Malades et Méthodes

Le travail a porté sur les patients qui étaient suivis pour cirrhose dans le service d'Hépato-Gastroentérologie (HGE) de l'Hôpital du Haut Lévêque en France durant la période de dix années (1992 à 2002), puis dans le service d'HGE du CHU Kamenge au Burundi (2003 à 2009). A l'Hôpital du Haut Lévêque, les malades avaient eu une IRM avec au moins un nodule hépatique confirmé histologiquement être un carcinome hépatocellulaire (CHC). Les résultats IRM ont été comparés à l'échographie réalisée au plus dans les deux mois qui précédaient l'IRM. Une première étude a porté sur la période 1992 à 1997 puis de 1998 à 2002. Au CHU Kamenge, par défaut d'IRM et de Scanner systématiques, les malades suivis pour cirrhose ont été examinés par un Radiologue expérimenté (plus de 5ans d'expérience) utilisant un appareil d'échographie haute résolution HITASHI EUB 625 équipé d'une sonde linéaire et d'une sonde sectorielle à balayage électronique couplé à un module doppler couleur et doppler pulsé. N'ont été inclus comme cirrhotiques que les patients ayant un ou plusieurs signes cliniques et/ou échographiques et/ou biologiques (taux de prothrombine TP, Facteur V) de cirrhose

Résultats

La série bordelaise (Hôpital Haut Lévêque) comportait 214 patients ; 172 (80,4%) hommes et 42 (19,6%) femmes. L'âge moyen était de 64,2 +/- 10,1 ans. Les principales étiologies de la cirrhose étaient l'alcool : 96 malades (44.9%), l'hépatite virale C : 62 malades (29.0%) et l'hépatite virale B : 23 malades (10.7%). La majorité des CHC (78.5%) étaient Child A et B. 90 patients (42.1%) avaient un taux d'αfP >300ng/ml. Les 214 malades (100%) ont bénéficié d'une IRM qui a isolé au total 447 nodules (un ou plusieurs nodules par patient).
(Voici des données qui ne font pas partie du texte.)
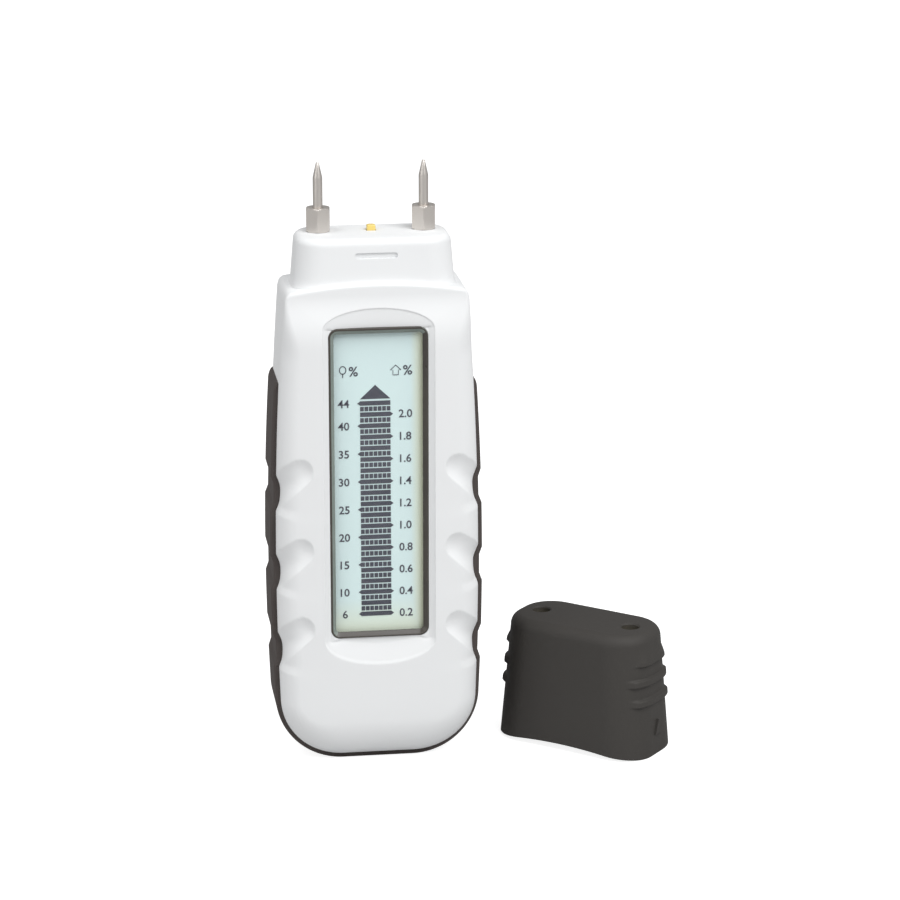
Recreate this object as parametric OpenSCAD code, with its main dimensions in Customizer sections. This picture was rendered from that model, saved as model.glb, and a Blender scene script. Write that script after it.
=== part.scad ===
// Pin-type moisture meter with its protective cap standing beside it.
// X is the width, Y the depth (the display faces -Y), Z the height.
// The origin is the middle of the flat foot that the meter stands on.

/* [Body] */
// Overall width over the rubber grip
body_w = 47; // [44:0.5:50]
// Overall depth of the body
body_d = 25; // [24.5:0.1:25.5]
// Height of the shoulder at its outer ends
shoulder_z = 107.8; // [106:0.1:109]
// Rise of the shoulder at mid width
shoulder_rise = 1.6; // [0.8:0.1:2.4]
// Height of the flat top of the neck
neck_top_z = 118.8; // [118.8:0.1:120]
// Depth plane where the front and rear cases meet
parting_y = -4.3; // [-5:0.1:-4]
// Side wall thickness of the cases
wall = 2.4; // [2.2:0.1:2.6]

/* [Grip] */
// Height where the rubber grip ends on the sides
grip_top_z = 87; // [84:0.5:90]
// How far the grip stands proud of the cases
grip_t = 1.2; // [1:0.1:1.4]
// Depth plane that the grip reaches forward to
grip_lip_y = -6.1; // [-6.4:0.1:-4.3]
// Depth of the finger notches in the sides
notch_depth = 0.65; // [0.4:0.05:0.9]
// Spacing of the three finger notches
notch_pitch = 18; // [16:0.5:19]

/* [Display] */
// Outer width of the window bezel
bezel_w = 21.6; // [20:0.1:22]
// Outer height of the window bezel
bezel_h = 69.9; // [66:0.1:71]
// Height of the middle of the window
window_z = 64.95; // [64:0.05:66]

/* [Electrodes] */
// Distance between the two needles
needle_pitch = 23; // [20:0.5:24]
// Radius of a needle's shaft
needle_r = 1.05; // [0.9:0.01:1.2]
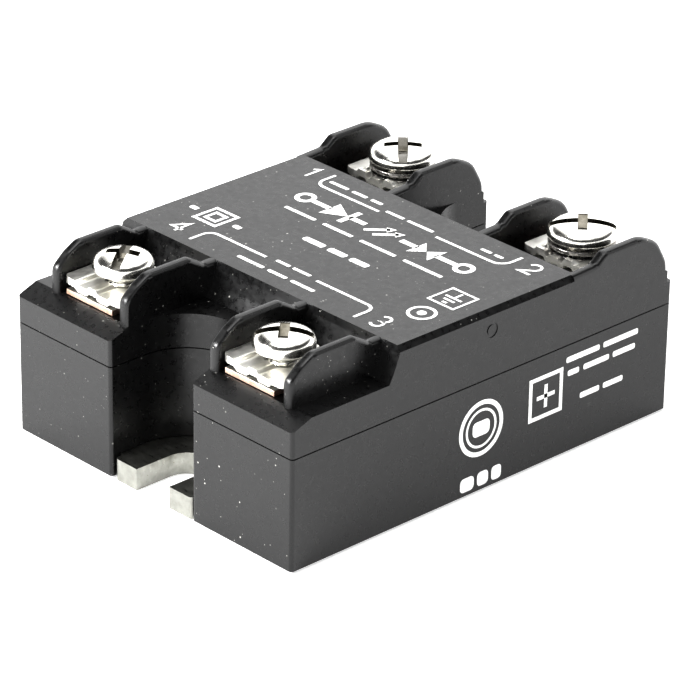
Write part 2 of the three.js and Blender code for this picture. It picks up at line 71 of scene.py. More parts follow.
# Barriers beside the terminals, as spans in X
INNER_BARRIER = (NOTCH_HALF, NOTCH_HALF + 1.4)
INPUT_OUTER = (18.2, 19.5)
OUTPUT_OUTER = (21.0, WIDTH / 2)
RIM = 0.55
BARRIER_ROOT = 12.9
BARRIER_FOOT = 16.4

# Screw bosses and strip slots in the cover
BOSS_RADIUS = 3.2
BOSS_BOTTOM = 12.3
WELL_BOTTOM = 12.8
WELL_GAP = 0.35
SLOT_HALF = 2.75
SLOT_SPAN = (15.5, 16.7)

# Base plate
PLATE_THICK = 2.6
PLATE_INSET = 1.3
PLATE_GAP = 0.1
TONGUE_HALF = 6.3
TONGUE_END = 28.7
HOLE_RADIUS = 2.4
SLOT_RADIUS = 2.7

# Terminals
STRIP_BOTTOM = 17.65
STRIP_TOP = 18.35
STRIP_INNER = 16.25
STRIP_HOLE_GAP = 0.15
LEG_SPAN = (15.75, 16.45)
LEG_HALF = 2.5
FOOT_END = 11.5
FOOT_THICK = 0.75
CLAMP_BOTTOM = 18.45
CLAMP_THICK = 0.85
CLAMP_HALF = 4.78
CLAMP_LENGTH = 9.0
CLAMP_HOLE_GAP = 0.3
THREAD_PITCH = 25.4 / 32
THREAD_DEPTH = 0.42
WASHER_SEAT = 3.9
SEAT_GAP = 0.03
FLAT_WASHER = {"outer": 3.7, "inner": 2.35, "bottom": 19.33, "thick": 0.32}
LOCK_WASHER = {"outer": 3.85, "inner": 2.35, "bottom": 19.95, "thick": 0.5, "rise": 0.12}
INPUT_SCREW = {"head": 3.45, "under": 20.85, "height": 2.1, "shank": 1.75, "length": 6.4}
OUTPUT_SCREW = {"head": 4.0, "under": 21.05, "height": 1.8, "shank": 2.08, "length": 7.9}
OUTPUT_END = {
    "end": 1, "y": 22.4, "screw": OUTPUT_SCREW, "strip": (-4.0, 4.0), "strip_end": 26.6, "leg_bottom": 3.68,
}
INPUT_END = {
    "end": -1, "y": -21.4, "screw": INPUT_SCREW, "strip": (-4.25, 3.5), "strip_end": 26.0, "leg_bottom": 9.0,
}
TERMINALS = [
    {"number": 1, "x": -14.45, "slot": -44, **OUTPUT_END},
    {"number": 2, "x": 14.45, "slot": 43, **OUTPUT_END},
    {"number": 3, "x": 12.9, "slot": 43, **INPUT_END},
    {"number": 4, "x": -13.2, "slot": -56, **INPUT_END},
]

# Clamp section. Distances across are from the screw's centre line
PLATEAU_RISE = 0.38
PLATEAU_EDGE = 0.5
CHANNEL_EDGE = 2.45
CHANNEL_BLEND = 0.55
WING_EDGE = 3.2
WING_SLOPE = 0.06
LOUVRE_CENTRE = 2.1
LOUVRE_HALF = 0.95
LOUVRE_BLEND = 0.5
LOUVRE_REACH = 1.7
LOUVRE_RUN_OUT = 1.2
LOUVRE_RISE = 0.75
TEETH_PER_MM = 1.9
TOOTH_DEPTH = 0.07
CLAMP_CORNER = 0.7
OUTER_CORNER = 0.9
INNER_CORNER = 0.5

# Screw recess. Depths are from the top of the head, CROSS_REACH is a share of its radius
GROOVE_WIDTH = 1.15
GROOVE_DEPTH = 0.85
GROOVE_LEAN = 0.06
CROSS_HALF = 0.55
CROSS_REACH = 0.60
CROSS_DEPTH = 1.3

# How far a cutting tool reaches past the body, and a gap too small to see
BEYOND = 1
HAIR = 0.001


# ---- materials ----

class Nodes:
    """Small helper for writing the node tree of a material or a world."""

    def __init__(self, owner, shader, coordinates):
        owner.use_nodes = True
        self.owner = owner
        self.tree = owner.node_tree
        self.shader = self.tree.nodes[shader]
        self.place = self.tree.nodes.new("ShaderNodeTexCoord").outputs[coordinates]

    def add(self, kind, **values):
        """Adds a node and sets the inputs named in values."""
        node = self.tree.nodes.new(kind)
        for name, value in values.items():
            node.inputs[name].default_value = value
        return node

    def link(self, source, target):
        self.tree.links.new(source, target)

    def colour(self, source):
        self.link(source, self.shader.inputs["Base Color"])

    def roughness(self, source):
        self.link(source, self.shader.inputs["Roughness"])

    def stretched(self, scale):
        """Object coordinates scaled by a different amount along each axis."""
        mapping = self.add("ShaderNodeMapping", Scale=scale)
        self.link(self.place, mapping.inputs["Vector"])
        return mapping.outputs["Vector"]

    def noise(self, scale, detail=2.0, roughness=0.5, vector=None):
        node = self.add("ShaderNodeTexNoise", Scale=scale, Detail=detail, Roughness=roughness)
        self.link(vector or self.place, node.inputs["Vector"])
        return node.outputs["Fac"]

    def ramp(self, source, low, high, low_colour, high_colour):
        """Colour that turns from one to the other as source goes from low to high."""
        node = self.tree.nodes.new("ShaderNodeValToRGB")
        first, last = node.color_ramp.elements
        first.position, first.color = low, (*low_colour, 1)
        last.position, last.color = high, (*high_colour, 1)
        self.link(source, node.inputs["Fac"])
        return node.outputs["Color"]

    def spread(self, source, low, high, out_low, out_high):
        """Number mapped from low..high to out_low..out_high and held at the ends."""
        node = self.tree.nodes.new("ShaderNodeMapRange")
        sockets = ("From Min", "From Max", "To Min", "To Max")
        for socket, value in zip(sockets, (low, high, out_low, out_high)):
            node.inputs[socket].default_value = value
        self.link(source, node.inputs["Value"])
        return node.outputs["Result"]

    def specks(self, scale, radius, share):
        """1 inside small dots, 0 elsewhere. share is how many of the cells hold a dot."""
        cells = self.add("ShaderNodeTexVoronoi", Scale=scale)
        self.link(self.place, cells.inputs["Vector"])
        split = self.tree.nodes.new("ShaderNodeSeparateColor")
        self.link(cells.outputs["Color"], split.inputs["Color"])
        chosen = self.spread(split.outputs["Red"], 1 - share, 1 - share + 0.01, 0, 1)
        inside = self.spread(cells.outputs["Distance"], radius, radius * 0.6, 0, 1)
        return self.maths("MULTIPLY", chosen, inside)

    def maths(self, operation, first, second):
        node = self.tree.nodes.new("ShaderNodeMath")
        node.operation = operation
        for socket, value in zip(node.inputs, (first, second)):
            if isinstance(value, (int, float)):
                socket.default_value = value
            else:
                self.link(value, socket)
        return node.outputs["Value"]

    def mix(self, amount, first, second):
        """Colour mixed from first to second by amount."""
        node = self.tree.nodes.new("ShaderNodeMix")
        node.data_type = "RGBA"
        self.link(amount, node.inputs["Factor"])
        # Inputs 6 and 7 and output 2 are this node's colours
        for socket, value in zip((node.inputs[6], node.inputs[7]), (first, second)):
            if isinstance(value, tuple):
                socket.default_value = (*value, 1)
            else:
                self.link(value, socket)
        return node.outputs[2]

    def bump(self, height, strength, distance):
        """Adds a bump on top of any earlier one."""
        node = self.add("ShaderNodeBump", Strength=strength, Distance=distance * MM)
        self.link(height, node.inputs["Height"])
        if self.shader.inputs["Normal"].links:
            self.link(self.shader.inputs["Normal"].links[0].from_socket, node.inputs["Normal"])
        self.link(node.outputs["Normal"], self.shader.inputs["Normal"])


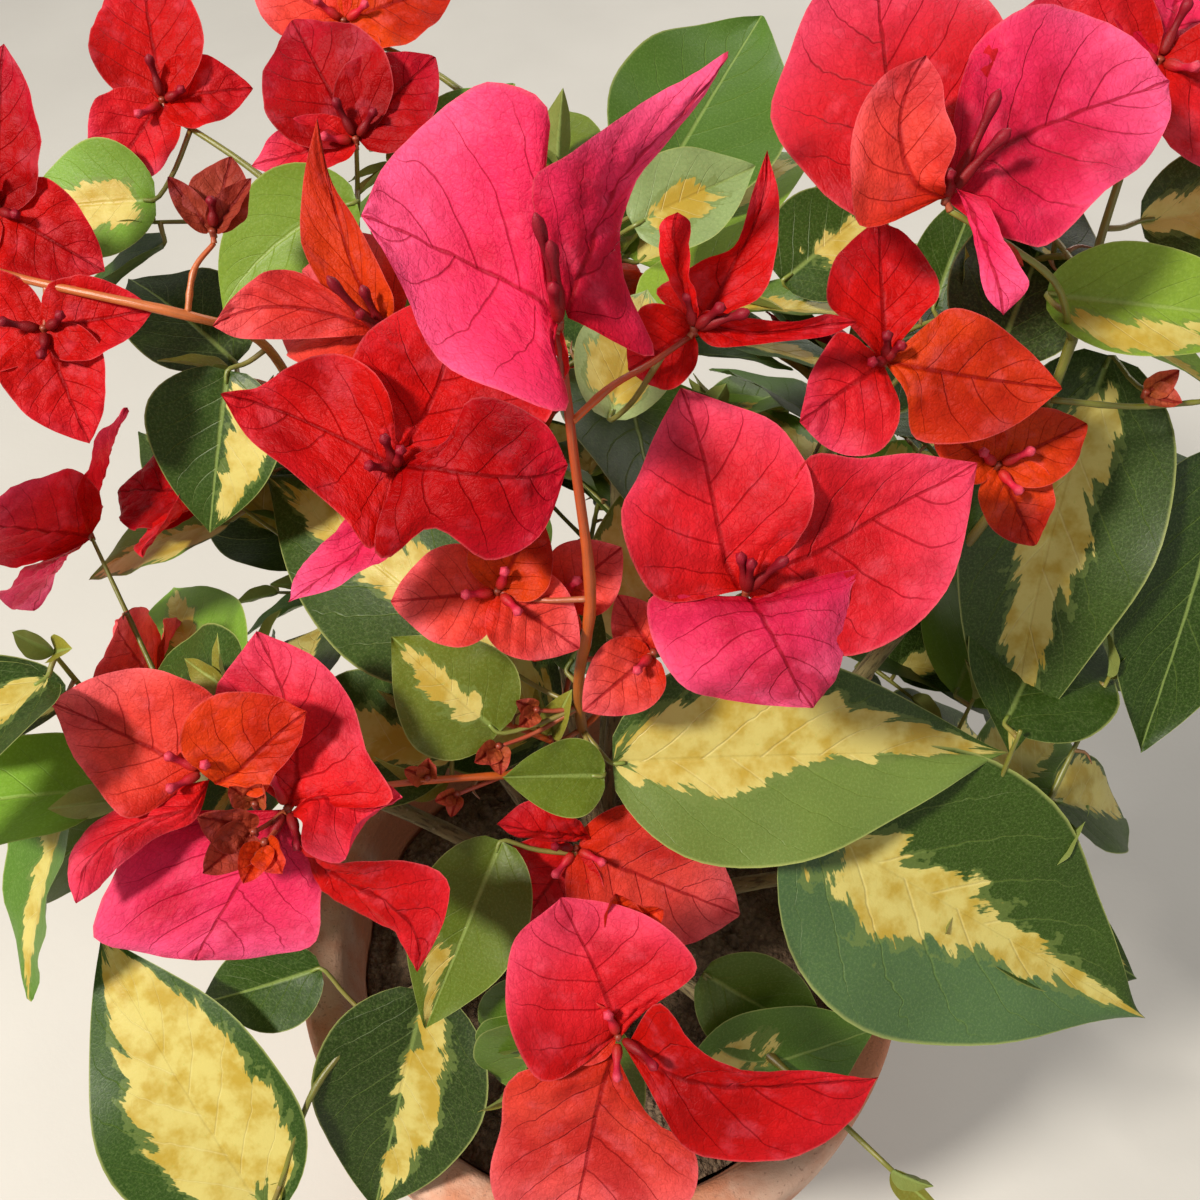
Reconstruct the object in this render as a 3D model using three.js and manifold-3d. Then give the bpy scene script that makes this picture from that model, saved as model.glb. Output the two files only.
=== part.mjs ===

L'échographie a été réalisée chez 190 malades (88.8%). Durant la période 1992-1997 : 56 patients sur 122 (45,9%) avaient une échographie normale. Cependant, l'IRM a isolé 116 nodules chez eux. Parmi eux, 35 patients (28,7%) avaient 72 nodules inférieurs à 3 cm. Dans la période 1998-2002 : 22 patients sur 68 (32,3%) avaient une échographie normale mais 44 nodules en IRM. Parmi eux, 17 patients (25%) avaient 39 nodules inférieurs à 3cm. La série de Bujumbura (CHU Kamenge) comportait 174 patients ; 129 (74,1%) hommes et 45 (25,9%) femmes. L'âge moyen était de 53 +/- 10 ans, avec des extrêmes de 18 et 88 ans. Les principales étiologies de la cirrhose dans cette série étaient l'hépatite virale B : 71 malades (40.8%), l'alcool : 46 malades (26,4%), l'hépatite virale C : 32 malades (18.4%). Dans le cadre du suivi et dépistage, les patients consultaient irrégulièrement dans un intervalle variant entre 6 et 18mois. Seuls 12 malades ont consulté au moins trois fois en dehors d'un symptôme (évoquant ou pas une pathologie hépatique). Les principaux motifs évoqués étaient les coûts élevés des consultations et des examens, le manque d'intérêt dans le dépistage vu l'inaccessibilité du traitement des CHC au Burundi. Le manque d'IRM et de preuve histologique pour les nodules a été un handicap pour le diagnostic formel de CHC. Parmi ces 174 malades, 58 patients (33,3%) avaient un taux d'αfP significativement élevé (>300ng/ml). L'échographie a isolé des nodules >5cm dans le parenchyme hépatique chez 91,3%. Ces malades sont tous décédés dans les 12mois qui suivaient. 46 malades avaient un taux d'αfP entre 300ng/ml et 100ng/ml. Parmi eux, 6 malades avaient des nodules de plus de 5 cm, 3 avaient des nodules de plus de 3cm mais <5cm et 12 patients avaient des nodules de moins de 3cm. Pour les 70 patients ayant un taux d'αfP <100ng/ml, seuls 8 malades avaient des nodules (tous de moins de 3cm).

Conclusion

L'échographie a certes des limites dans le dépistage précoce de CHC par rapport à l'IRM qui est de plus en plus utilisée en Occident (de même que le scanner). En Afrique, l'amélioration du dépistage passerait dans le court terme par le renforcement des capacités et compétences en échographie, l'éducation des patients pour le dépistage et l'amélioration de la prise en charge du CHC.